<<<<
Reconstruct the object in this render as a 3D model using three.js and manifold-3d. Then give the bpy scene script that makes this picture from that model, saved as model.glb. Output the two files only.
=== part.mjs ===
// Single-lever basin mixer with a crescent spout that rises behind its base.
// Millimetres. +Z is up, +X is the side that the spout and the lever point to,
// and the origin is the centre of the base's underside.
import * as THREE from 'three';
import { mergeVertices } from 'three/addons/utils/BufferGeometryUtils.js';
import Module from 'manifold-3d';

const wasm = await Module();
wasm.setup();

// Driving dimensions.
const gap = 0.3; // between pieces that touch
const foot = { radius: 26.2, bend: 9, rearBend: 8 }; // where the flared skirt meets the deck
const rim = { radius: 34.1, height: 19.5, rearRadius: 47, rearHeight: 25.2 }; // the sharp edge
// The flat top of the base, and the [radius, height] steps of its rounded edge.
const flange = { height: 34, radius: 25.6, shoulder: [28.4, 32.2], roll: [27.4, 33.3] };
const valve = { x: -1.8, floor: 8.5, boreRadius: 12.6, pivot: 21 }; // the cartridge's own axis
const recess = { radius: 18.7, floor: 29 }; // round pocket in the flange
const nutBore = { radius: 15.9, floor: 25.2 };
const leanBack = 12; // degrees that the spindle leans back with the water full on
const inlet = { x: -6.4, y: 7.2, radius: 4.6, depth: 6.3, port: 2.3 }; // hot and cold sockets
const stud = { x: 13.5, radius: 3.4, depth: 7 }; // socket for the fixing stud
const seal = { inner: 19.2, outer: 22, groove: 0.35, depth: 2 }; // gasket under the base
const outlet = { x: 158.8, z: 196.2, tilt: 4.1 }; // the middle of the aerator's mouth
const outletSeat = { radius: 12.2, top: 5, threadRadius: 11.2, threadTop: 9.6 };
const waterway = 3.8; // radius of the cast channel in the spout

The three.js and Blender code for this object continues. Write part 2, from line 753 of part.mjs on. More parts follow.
>>>>
▸ **Stated goal**
Every record above should be copied exactly.

▸ **Output below**
Reconstruct the object in this render as a 3D model using three.js and manifold-3d. Then give the bpy scene script that makes this picture from that model, saved as model.glb. Output the two files only.
=== part.mjs ===
// Single-lever basin mixer with a crescent spout that rises behind its base.
// Millimetres. +Z is up, +X is the side that the spout and the lever point to,
// and the origin is the centre of the base's underside.
import * as THREE from 'three';
import { mergeVertices } from 'three/addons/utils/BufferGeometryUtils.js';
import Module from 'manifold-3d';

const wasm = await Module();
wasm.setup();

// Driving dimensions.
const gap = 0.3; // between pieces that touch
const foot = { radius: 26.2, bend: 9, rearBend: 8 }; // where the flared skirt meets the deck
const rim = { radius: 34.1, height: 19.5, rearRadius: 47, rearHeight: 25.2 }; // the sharp edge
// The flat top of the base, and the [radius, height] steps of its rounded edge.
const flange = { height: 34, radius: 25.6, shoulder: [28.4, 32.2], roll: [27.4, 33.3] };
const valve = { x: -1.8, floor: 8.5, boreRadius: 12.6, pivot: 21 }; // the cartridge's own axis
const recess = { radius: 18.7, floor: 29 }; // round pocket in the flange
const nutBore = { radius: 15.9, floor: 25.2 };
const leanBack = 12; // degrees that the spindle leans back with the water full on
const inlet = { x: -6.4, y: 7.2, radius: 4.6, depth: 6.3, port: 2.3 }; // hot and cold sockets
const stud = { x: 13.5, radius: 3.4, depth: 7 }; // socket for the fixing stud
const seal = { inner: 19.2, outer: 22, groove: 0.35, depth: 2 }; // gasket under the base
const outlet = { x: 158.8, z: 196.2, tilt: 4.1 }; // the middle of the aerator's mouth
const outletSeat = { radius: 12.2, top: 5, threadRadius: 11.2, threadTop: 9.6 };
const waterway = 3.8; // radius of the cast channel in the spout

The three.js and Blender code for this object continues. Write part 2, from line 753 of part.mjs on. More parts follow.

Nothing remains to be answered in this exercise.